** START PROVIDED MATERIAL **

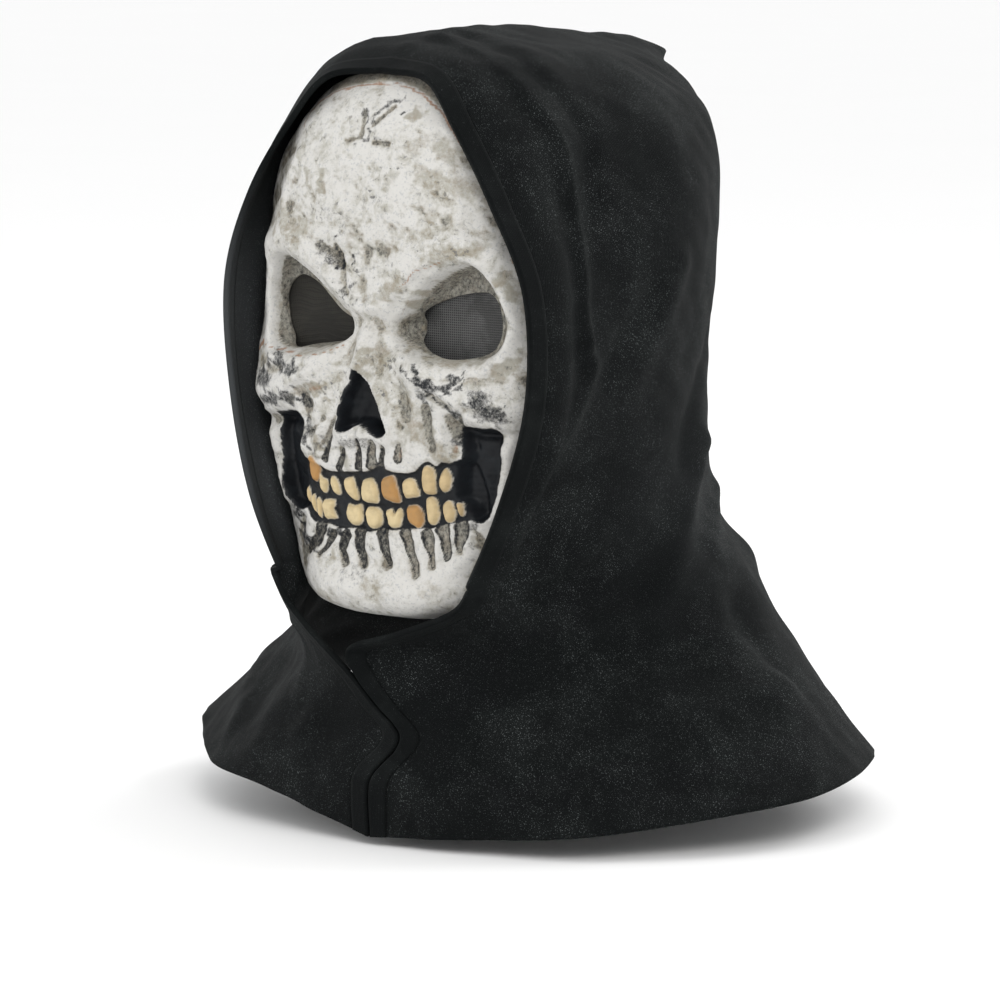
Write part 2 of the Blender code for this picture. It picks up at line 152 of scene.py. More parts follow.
STROKES = (
    Stroke("brow", ((4, -116), (13, -107), (22, -98), (34, -91), (48, -88), (60, -92)), 7, 4.5),
    Stroke("brow edge", ((8, -120), (12.4, -113), (22, -103), (30.7, -97), (40, -93.5), (49, -92),
                         (56, -96)), 2.2, 1.4),
    Stroke("socket outer edge", ((60, -99), (64, -110), (66.5, -122), (64, -134), (58, -141)),
                                 3.2, 2.2),
    Stroke("socket lower edge", ((56, -141.5), (44, -142), (28, -140.5), (16, -136)), 2.4, 1.7),
    Stroke("glabella", ((0, -102), (0, -114)), 8, 2.6),
    Stroke("glabella lip", ((-6, -116), (0, -118.5), (6, -116)), 2.4, 2.0),
    Stroke("nasal root", ((-3, -124), (3, -124)), 3.6, -2.4),
    Stroke("nose bridge", ((0, -127), (0, -133), (0, -141)), 5.5, 8.0),
    Stroke("nose edge", ((1, -141), (6.5, -151), (11.5, -161), (14.5, -170), (10.5, -174.2),
                         (0, -171.2)), 2.6, 2.8),
    Stroke("nose spine", ((0, -168), (0, -176)), 2.0, 2.6),
    Stroke("cheekbone", ((26, -144), (38, -148), (50, -154), (62, -157), (74, -158)), 8, 6.0),
    Stroke("cheekbone lower edge", ((22, -142.5), (30, -146), (40, -151), (45, -155.8), (50.6, -161.7),
                                    (56, -165), (67, -166.5)), 1.9, 1.7),
    Stroke("cheek notch", ((44, -168), (58, -170), (70, -172)), 3.6, -3.6),
    Stroke("canine pillar", ((27, -150), (26, -166), (28, -182)), 3.8, 2.0),
    Stroke("outer pillar", ((36.8, -160), (37, -180)), 3.0, 1.8),
    Stroke("jaw branch", ((65, -172), (63, -188), (58, -204)), 3.4, 4.5),
    Stroke("temple", ((66, -80), (60, -66), (52, -50)), 9, -3.4),
    Stroke("temple line", ((40, -52.6), (45, -62), (48, -72.5), (46.6, -81), (40, -88)), 3.0, 1.5),
    Stroke("forehead swell", ((18, -70), (20, -58)), 16, 1.8),
    Stroke("chin boss", ((14, -242), (26, -239)), 12, 3.0),
    Stroke("chin groove", ((0, -230), (24, -229)), 5, -1.2),
    Stroke("lower jaw side valley", ((46, -212), (50, -222), (46, -232)), 4.0, -2.0),
    Stroke("left groove", ((31.6, -158.3), (30.9, -166), (33, -176)), 2.2, -2.6, 2.0, Side.LEFT),
    Stroke("left outer groove", ((41.5, -162), (42.1, -170.6), (42.9, -177)),
                                 2.2, -2.8, 2.0, Side.LEFT),
    Stroke("left cheek curl", ((49.4, -158.3), (45.7, -162.6), (44.4, -169), (47, -175)),
                               1.8, -2.4, 2.0, Side.LEFT),
    Stroke("left fossa", ((21, -148), (22, -163)), 4.2, -1.8, 2.0, Side.LEFT),
    Stroke("left fossa upper", ((36, -153), (44, -157)), 2.6, -2.2, 2.0, Side.LEFT),
    Stroke("right groove", ((-31.6, -173.6), (-25.9, -168.7), (-23.2, -166)),
                            1.8, -2.0, 2.0, Side.RIGHT),
    Stroke("right inner groove", ((-26, -178.6), (-19.6, -170.7), (-15.7, -165.3)),
                                  1.8, -2.0, 2.0, Side.RIGHT),
    Stroke("right fossa", ((-30, -160), (-34, -156), (-27, -154)), 4.0, -1.8, 2.0, Side.RIGHT),
    Stroke("frown", ((-22.6, -91), (-18, -93.2), (-14.2, -96.2), (-11.9, -99.2), (-10.9, -104.3),
                     (-9.5, -110)), 2.4, -2.4, 2.0, Side.RIGHT),
    Stroke("frown upper", ((-15, -89.3), (-12.3, -93.7), (-11.9, -98)), 1.3, -1.6, 2.0, Side.RIGHT),
    Stroke("frown left", ((3, -92), (0, -101), (-1, -108)), 2.4, -0.9, 2.0, Side.LEFT),
    Stroke("crown crack", ((-3, -32), (-2, -37), (-2, -42)), 1.3, -1.3, 2.0, Side.RIGHT),
    Stroke("crown crack upper", ((3, -38), (7, -34), (11, -30)), 1.1, -1.2, 2.0, Side.LEFT),
    Stroke("brow crack right", ((-10, -45), (-3, -43.5)), 1.0, -1.1, 2.0, Side.RIGHT),
    Stroke("brow crack left", ((5, -45.5), (13, -45.5)), 1.0, -1.1, 2.0, Side.LEFT),
)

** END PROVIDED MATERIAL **

PROBLEM TO SOLVE: Please reproduce each line exactly as written.

RESULT OF THE TASK:
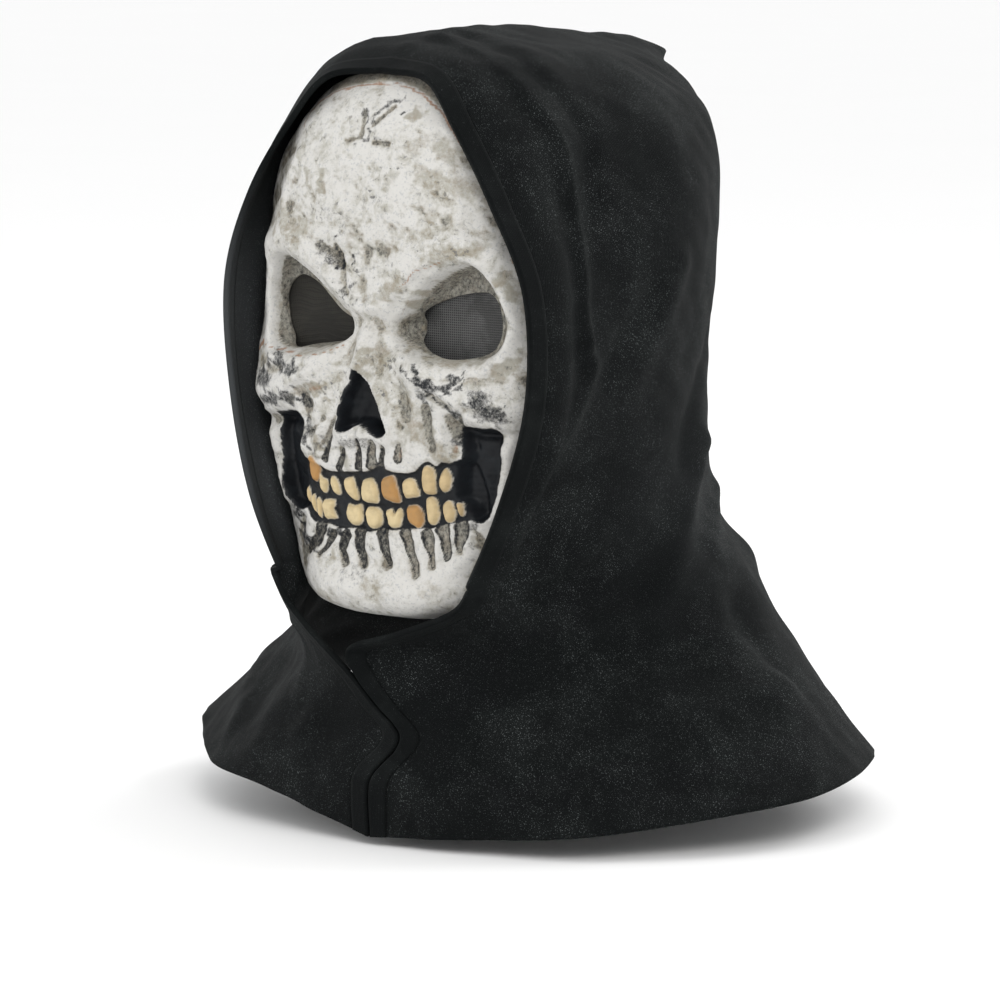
Write part 2 of the Blender code for this picture. It picks up at line 152 of scene.py. More parts follow.
STROKES = (
    Stroke("brow", ((4, -116), (13, -107), (22, -98), (34, -91), (48, -88), (60, -92)), 7, 4.5),
    Stroke("brow edge", ((8, -120), (12.4, -113), (22, -103), (30.7, -97), (40, -93.5), (49, -92),
                         (56, -96)), 2.2, 1.4),
    Stroke("socket outer edge", ((60, -99), (64, -110), (66.5, -122), (64, -134), (58, -141)),
                                 3.2, 2.2),
    Stroke("socket lower edge", ((56, -141.5), (44, -142), (28, -140.5), (16, -136)), 2.4, 1.7),
    Stroke("glabella", ((0, -102), (0, -114)), 8, 2.6),
    Stroke("glabella lip", ((-6, -116), (0, -118.5), (6, -116)), 2.4, 2.0),
    Stroke("nasal root", ((-3, -124), (3, -124)), 3.6, -2.4),
    Stroke("nose bridge", ((0, -127), (0, -133), (0, -141)), 5.5, 8.0),
    Stroke("nose edge", ((1, -141), (6.5, -151), (11.5, -161), (14.5, -170), (10.5, -174.2),
                         (0, -171.2)), 2.6, 2.8),
    Stroke("nose spine", ((0, -168), (0, -176)), 2.0, 2.6),
    Stroke("cheekbone", ((26, -144), (38, -148), (50, -154), (62, -157), (74, -158)), 8, 6.0),
    Stroke("cheekbone lower edge", ((22, -142.5), (30, -146), (40, -151), (45, -155.8), (50.6, -161.7),
                                    (56, -165), (67, -166.5)), 1.9, 1.7),
    Stroke("cheek notch", ((44, -168), (58, -170), (70, -172)), 3.6, -3.6),
    Stroke("canine pillar", ((27, -150), (26, -166), (28, -182)), 3.8, 2.0),
    Stroke("outer pillar", ((36.8, -160), (37, -180)), 3.0, 1.8),
    Stroke("jaw branch", ((65, -172), (63, -188), (58, -204)), 3.4, 4.5),
    Stroke("temple", ((66, -80), (60, -66), (52, -50)), 9, -3.4),
    Stroke("temple line", ((40, -52.6), (45, -62), (48, -72.5), (46.6, -81), (40, -88)), 3.0, 1.5),
    Stroke("forehead swell", ((18, -70), (20, -58)), 16, 1.8),
    Stroke("chin boss", ((14, -242), (26, -239)), 12, 3.0),
    Stroke("chin groove", ((0, -230), (24, -229)), 5, -1.2),
    Stroke("lower jaw side valley", ((46, -212), (50, -222), (46, -232)), 4.0, -2.0),
    Stroke("left groove", ((31.6, -158.3), (30.9, -166), (33, -176)), 2.2, -2.6, 2.0, Side.LEFT),
    Stroke("left outer groove", ((41.5, -162), (42.1, -170.6), (42.9, -177)),
                                 2.2, -2.8, 2.0, Side.LEFT),
    Stroke("left cheek curl", ((49.4, -158.3), (45.7, -162.6), (44.4, -169), (47, -175)),
                               1.8, -2.4, 2.0, Side.LEFT),
    Stroke("left fossa", ((21, -148), (22, -163)), 4.2, -1.8, 2.0, Side.LEFT),
    Stroke("left fossa upper", ((36, -153), (44, -157)), 2.6, -2.2, 2.0, Side.LEFT),
    Stroke("right groove", ((-31.6, -173.6), (-25.9, -168.7), (-23.2, -166)),
                            1.8, -2.0, 2.0, Side.RIGHT),
    Stroke("right inner groove", ((-26, -178.6), (-19.6, -170.7), (-15.7, -165.3)),
                                  1.8, -2.0, 2.0, Side.RIGHT),
    Stroke("right fossa", ((-30, -160), (-34, -156), (-27, -154)), 4.0, -1.8, 2.0, Side.RIGHT),
    Stroke("frown", ((-22.6, -91), (-18, -93.2), (-14.2, -96.2), (-11.9, -99.2), (-10.9, -104.3),
                     (-9.5, -110)), 2.4, -2.4, 2.0, Side.RIGHT),
    Stroke("frown upper", ((-15, -89.3), (-12.3, -93.7), (-11.9, -98)), 1.3, -1.6, 2.0, Side.RIGHT),
    Stroke("frown left", ((3, -92), (0, -101), (-1, -108)), 2.4, -0.9, 2.0, Side.LEFT),
    Stroke("crown crack", ((-3, -32), (-2, -37), (-2, -42)), 1.3, -1.3, 2.0, Side.RIGHT),
    Stroke("crown crack upper", ((3, -38), (7, -34), (11, -30)), 1.1, -1.2, 2.0, Side.LEFT),
    Stroke("brow crack right", ((-10, -45), (-3, -43.5)), 1.0, -1.1, 2.0, Side.RIGHT),
    Stroke("brow crack left", ((5, -45.5), (13, -45.5)), 1.0, -1.1, 2.0, Side.LEFT),
)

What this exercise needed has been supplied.